Ahora la vida espiritual de la Madre de Dios iba a tocar su punto culminante. En el atardecer de su vida, su caridad totalmente divina alcanzaba tanta intensidad y tanta pureza de amor, que resulta imposible para una creatura concebirla, mucho más aún expresarla. Lo que podemos adivinar del misterio de su unión con Dios, sume nuestras inteligencias en el estupor. Cada una de sus comuniones le comunicaba una plenitud de gracia sin parangón, de la cual ninguna otra santidad nos puede dar idea. Será siempre menester mirar del lado de Cristo para comprender a su Madre. Su fe iluminada por los dones del Espíritu Santo entreveía ya las radiantes claridades de la vida beatífica, su esperanza le proporcionaba la certeza de que daba a luz para la vida divina todo un mundo espiritual vasto como la redención, su amor sobre todo, su incomparable amor, terminaba de conducirla a la cumbre más alta de la unión transformante a la que pueda llegar una criatura después de Cristo. Uniendo al sacrificio eucarístico su vida de amor, de expiación, de adoración, de ruego y acción de gracias, la Madre de Dios sostenía con sus méritos, su poder de reparación y de intercesión, a los discípulos de Jesús en sus trabajos apostólicos, a los mártires en sus sufrimientos, a la Iglesia entera en sus combates por Cristo.
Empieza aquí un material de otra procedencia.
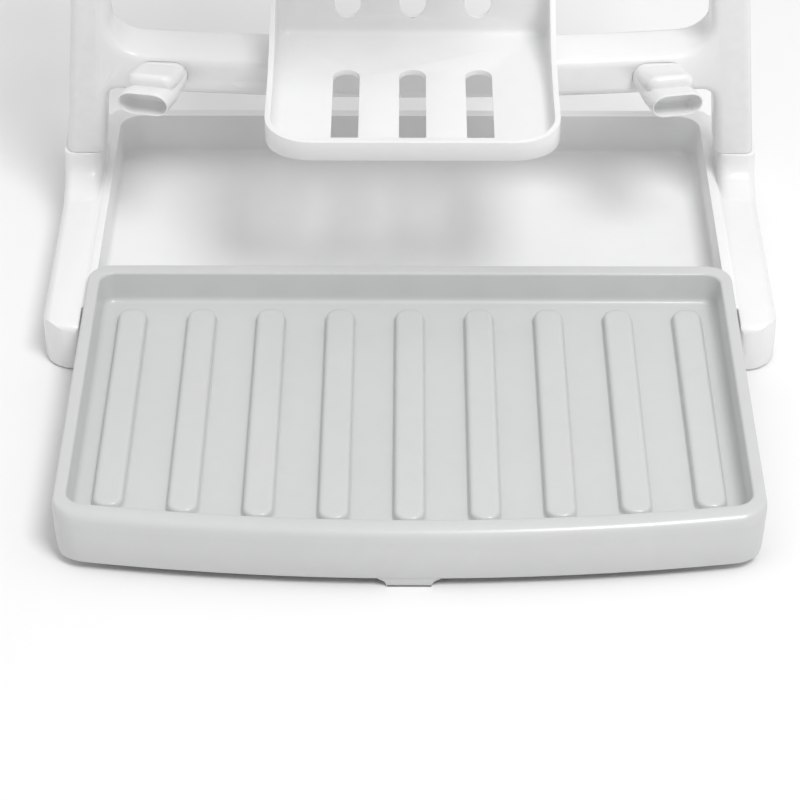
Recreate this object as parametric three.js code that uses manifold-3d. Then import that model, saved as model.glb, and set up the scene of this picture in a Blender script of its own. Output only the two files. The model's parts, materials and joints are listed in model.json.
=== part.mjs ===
// Two-tier bottle drying rack: a low tub with side runners carries an arched
// frame, and a ribbed drip tray slides in and out over the tub's rails.
// Millimetres, +Z up, front towards -Y, table at Z = 0.
import * as THREE from 'three';
import { mergeVertices } from 'three/addons/utils/BufferGeometryUtils.js';
import Module from 'manifold-3d';

const wasm = await Module();
wasm.setup();

// ---------------------------------------------------------------- sizes
// Base tub.
const BASE_HALF_W = 140.2;      // centre line to the runner's outer face
const BASE_FRONT = -80;         // nose of each runner
const BASE_REAR = 75;           // back of the tub
const TABLE_GAP = 1.0;          // underside of the base above the table
const FLOOR_T = 2.0;            // tub floor
const RUNNER_H = 20.5;          // top of each runner
const RUNNER_W = 14.9;          // width of each runner
const RUNNER_EDGE_R = 3.5;      // rounding of the runner's outer edges
const NOSE_R = 12;              // runner's front corner, seen from above
const NOSE_TOP_R = 4;           // runner's front corner, seen from the side
const RAIL_H = 21.0;            // rail that the tray's flange slides on
const RAIL_W = 3.1;             // rail width
const TUB_INNER_REAR = 69.7;    // front face of the tub's back wall
const TUB_FRONT = -67;          // front edge of the tub floor
const TUB_CORNER_R = 9;
const TUB_FILLET_R = 2.2;
const HOLLOW_WALL = 2.3;        // wall left round the hollow under a runner
const HOLLOW_TOP = 17.8;
// Post stub on each runner.
const STUB_TOP = 33;            // where the arch plugs in
const STUB_FLARE_FRONT = 16;    // how far the stub spreads forwards
const STUB_FLARE_REAR = 16;
const SOCKET_FLOOR = 10;
// Arch.
const POST_W = 15.15;           // width of the posts, seen from the front
const POST_D = 20;              // depth of the posts
const ARCH_Y = 32;              // middle plane of the arch
const ARCH_TOP = 365;
const ARCH_R = 62;              // outer radius of the shoulders
const LEAN = 0.0905;            // inward lean of the posts, per mm of height
const ARCH_SPREAD = 1.75;       // a post's outer face past the runner's, carried down to Z = 0
const ARCH_EDGE_R = 3.5;
const SPIGOT_W = 9.4;
const SPIGOT_D = 14;
const SPIGOT_L = 22;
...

Si la Iglesia naciente desplegó su fuerza conquistadora de una manera tan irresistible y se mantuvo en la fidelidad a Dios a pesar de las horas terribles de las primeras persecuciones, lo debió a la plegaria y a la acción silenciosa de la Corredentora del mundo, bebiendo Ella misma toda su fortaleza en esta presencia real y perpetuamente operante de Cristo en medio de los suyos. Mezclada a la muchedumbre de los fieles, que se habían hecho hijos suyos todos, mientras la Madre de Jesús acercaba sus labios al cuerpo y a la sangre de su Hijo, su alma se identificaba con todos los sentimientos del Verbo encarnado, elevando a la Iglesia por Él y en Él hasta la consumación en la unidad de la Trinidad.